Equally unfortunate is Tatum’s intense desire to play with the big boys. As producer (as well as star), Tatum teams up with Steven Soderbergh to quite severely hobble the overall delivery of Magic Mike. Rather ambitiously, Soderbergh was not Tatum’s first choice for director; that was actually Nicolas Winding Refn, the man at the helm of 2011’s Drive, a film responsible for one of the best roles Ryan Gosling has played this decade. Were we Soderbergh, we would be on the warpath trying to wrangle an apology from the Buff One; Refn is all over this fucking thing. From the yellowy, marijuana-fuzzy haze coating most of the frames, to the long, lazy geographical journeys across Tampa, Florida, there’s a lot of what made Drive so beautiful to watch involved in the aesthetics of Magic Mike.
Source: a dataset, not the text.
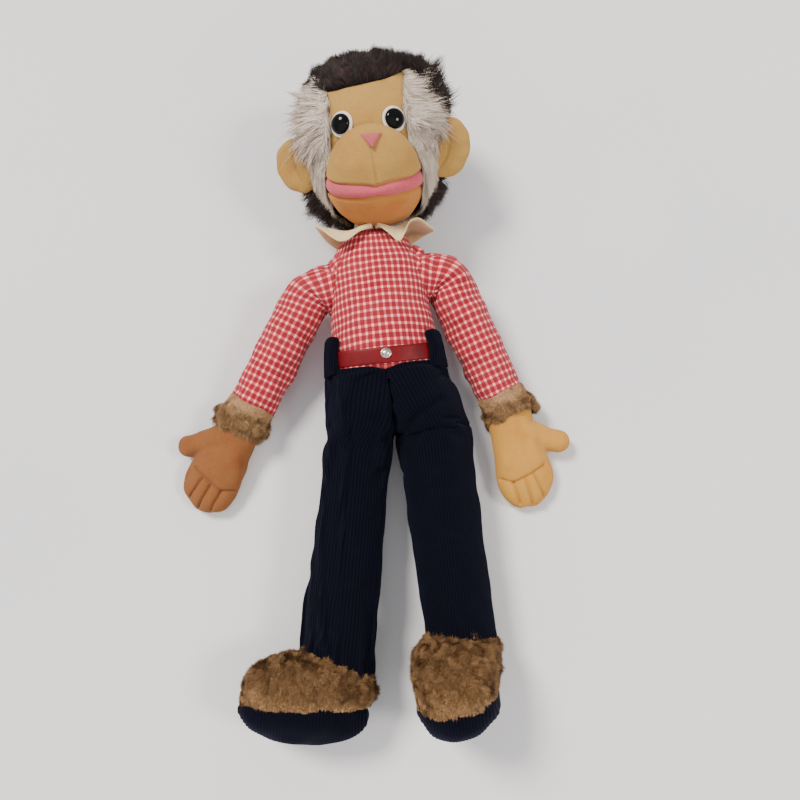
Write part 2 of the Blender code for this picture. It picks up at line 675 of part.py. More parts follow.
def make_nose():
    """A flat felt triangle, point down, on top of the muzzle."""
    grid = []
    for lift in (2.2, 0.6):
        rows = [((-7, 3), (0, 3), (7, 3)), ((-4, -4), (0, -4), (4, -4)), ((-0.8, -11), (0, -11), (0.8, -11))]
        grid.append([[head_point(lon, lat, lift) for lon, lat in row] for row in rows])
    link("nose", slab("nose", *grid), "head", "pink_felt")


def head_blob(name, lift, bottom, floor, finish=None, cutter=False):
    """The head's whole shape, flat below the height bottom, and no lower than floor over the resting surface."""
    turns = steps(0, 340, 17)
    latitudes = (70, 50, 30, 10, -10, -25, -40, -56)
    rings = [[head_point(turn, latitude, lift) for turn in turns] for latitude in latitudes]
    low = [Vector((p.x, max(p.y, bottom), p.z)) for p in (head_point(turn, -66, lift) for turn in turns)]
    rings = [on_floor(ring, "head", floor) for ring in (*rings, low)]
    poles = [[head_point(0, 90, lift)], [Vector((0, bottom, 0))]]
    return link(name, through(name, [poles[0], *rings, poles[1]]), "head", finish, cutter)


def make_ears():
    head_shape = head_blob("head_clearance", FUR_THICKNESS + 2.0, -78, 0, cutter=True)
    for side, sign in SIDES.items():
        rings = []
        for height in (-1, -0.85, -0.45, 0, 0.45, 0.85, 1):
            reach = sqrt(1 - height**2)
            y = EAR_HALF.y * height
            if reach == 0:
                rings.append([Vector((0, y, 0))])
            else:
                rings.append(oval(-y, EAR_HALF.x * reach, EAR_HALF.z * reach, 16))
        mesh = through("ear_" + side, rings)
        spot = Vector((sign * EAR_CENTRE.x, EAR_CENTRE.y, EAR_CENTRE.z))
        frame = place(spot * MM, (0, sign * EAR_YAW, 0))
        mesh.transform(frame)
        boolean(link("ear_" + side, mesh, "head", "velour"), head_shape)


# ---------------------------------------------------------------- build


def build():
    make_shirt()
    make_seat()
    make_belt()
    make_tabs()
    make_collar()
    make_neck()
    forehead = make_face()
    make_fur()
    lowest = FUR_THICKNESS + PANEL_WALL + 2.5 * STUFFING_GAP
    core = head_blob("head_stuffing", -PANEL_WALL - 1.8, -46, lowest, "stuffing")
    make_eyes(forehead, core)
    make_nose()
    make_ears()
    for side in SIDES:
        make_arm(side)
        make_leg(side)


clear_scene()
MATERIALS = make_materials()
FRAMES = body_frames()
EMPTIES = make_empties(FRAMES)
bpy.context.view_layer.update()
build()
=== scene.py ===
"""The stuffed monkey's looks: checked cloth, corduroy, felt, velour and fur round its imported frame.

Shapes are worked out in millimetres, in numpy arrays, and put in the row frame in metres.
"""

import json
from math import cos, pi, radians, sin, sqrt

import bmesh
import bpy
import numpy as np
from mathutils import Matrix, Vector
from mathutils.kdtree import KDTree


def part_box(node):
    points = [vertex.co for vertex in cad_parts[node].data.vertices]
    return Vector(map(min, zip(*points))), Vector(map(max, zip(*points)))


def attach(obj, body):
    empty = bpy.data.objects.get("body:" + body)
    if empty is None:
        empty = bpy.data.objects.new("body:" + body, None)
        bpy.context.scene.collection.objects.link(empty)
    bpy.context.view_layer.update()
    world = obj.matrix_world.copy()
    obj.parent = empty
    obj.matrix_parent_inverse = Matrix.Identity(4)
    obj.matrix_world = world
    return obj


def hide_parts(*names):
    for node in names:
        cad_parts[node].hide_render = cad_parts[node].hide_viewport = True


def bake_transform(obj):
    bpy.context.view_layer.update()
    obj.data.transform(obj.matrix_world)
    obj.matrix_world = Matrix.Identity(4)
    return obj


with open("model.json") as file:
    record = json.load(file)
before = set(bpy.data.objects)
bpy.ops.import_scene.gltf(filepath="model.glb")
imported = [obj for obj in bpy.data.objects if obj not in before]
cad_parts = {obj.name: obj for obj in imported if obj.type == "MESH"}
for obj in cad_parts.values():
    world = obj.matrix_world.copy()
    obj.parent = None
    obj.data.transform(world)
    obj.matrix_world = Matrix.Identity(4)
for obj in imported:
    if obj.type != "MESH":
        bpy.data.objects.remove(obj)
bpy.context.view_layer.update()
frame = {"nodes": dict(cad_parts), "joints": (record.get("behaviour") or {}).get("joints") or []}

MM = 0.001
SIDES = {"left": 1, "right": -1}

# ---------------------------------------------------------------- frames

JOINTS = {joint["name"]: joint for joint in frame["joints"]}
NECK_OVER_HIPS = (153.0, -3.0)  # up the spine and forwards
HIP_HEIGHT, HIP_DEPTH = -17.0, -5.0
HAND_PITCH = 5.0
FOOT_DROOP = {"left": 14.0, "right": 2.0}
HEAD_ABOVE_NECK = (6.0, 75.0, -7.5)
HEAD_TURN = -4.0


def unit(vector):
    vector = np.asarray(vector, float)
    return vector / np.maximum(np.linalg.norm(vector, axis=-1, keepdims=True), 1e-9)


def joint_at(name):
    return np.array(JOINTS[name]["pos_m"]) / MM


def joint_axis(name):
    return unit(JOINTS[name]["axis"])


def frame_of(origin, x_axis, y_axis):
    """A frame as a 4 by 4 matrix, from its origin, its X axis and the way its Y axis leans."""
    x_axis = unit(x_axis)
    y_axis = unit(y_axis - np.dot(y_axis, x_axis) * x_axis)
    made = np.eye(4)
    made[:3, 0], made[:3, 1], made[:3, 2] = x_axis, y_axis, np.cross(x_axis, y_axis)
    made[:3, 3] = origin
    return made


def turned_about_x(made, degrees):
    a = radians(degrees)
    turn = np.eye(4)
    turn[1:3, 1:3] = ((cos(a), -sin(a)), (sin(a), cos(a)))
    return made @ turn


def body_frames():
    """The frames of the bodies, in millimetres: Y runs up each limb, and Z out of the doll's front."""
    hips = (joint_at("hip_left") + joint_at("hip_right")) / 2
    spine = turned_about_x(
        frame_of(hips, -joint_axis("hip_left"), joint_at("neck_nod") - hips),
        -np.degrees(np.arctan2(NECK_OVER_HIPS[1], NECK_OVER_HIPS[0])),
    )
    spine[:3, 3] -= spine[:3, :3] @ (0, HIP_HEIGHT, HIP_DEPTH)
    frames = {"torso": spine}
    neck = frame_of(joint_at("neck_nod"), joint_axis("neck_nod"), joint_axis("head_turn"))
    frames["neck"] = neck
    a = radians(HEAD_TURN)
    turn = np.eye(4)
    turn[0, 0], turn[0, 2], turn[2, 0], turn[2, 2] = cos(a), sin(a), -sin(a), cos(a)
    turn[:3, 3] = HEAD_ABOVE_NECK
    frames["head"] = neck @ turn
    up = np.array((0.0, 0.0, 1.0))
    for side in SIDES:
        for limb, top, low in (("arm", "shoulder", "wrist"), ("leg", "hip", "ankle")):
            start, end = joint_at(f"{top}_{side}"), joint_at(f"{low}_{side}")
            frames[f"{limb}_{side}"] = frame_of(start, np.cross(start - end, up), start - end)
        arm, leg = frames["arm_" + side], frames["leg_" + side]
        x_axis = -joint_axis("wrist_" + side)
        level = frame_of(joint_at("wrist_" + side), x_axis, np.cross(arm[:3, 2], x_axis))
        frames["hand_" + side] = turned_about_x(level, -HAND_PITCH)
        level = frame_of(joint_at("ankle_" + side), -joint_axis("ankle_" + side), leg[:3, 1])
        frames["foot_" + side] = turned_about_x(level, FOOT_DROOP[side])
    return frames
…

Tatum however, is no Gosling – god, can we all just take a minute to envisage him in this role – and sometimes crumples under the weight of his own effort, however adorably earnest it is.

That said, Channing Tatum and Steven Soderbergh are to be commended. Magic Mike is a trailblazer in so many ways; whilst it’s certainly rare for a film to be made by men for female consumption, it is rarer still that that film would actually be engaging on both a physical and emotional level. Seeing Magic Mike is a unique sort of pleasure, but it’s exactly the sort you didn’t know you wanted.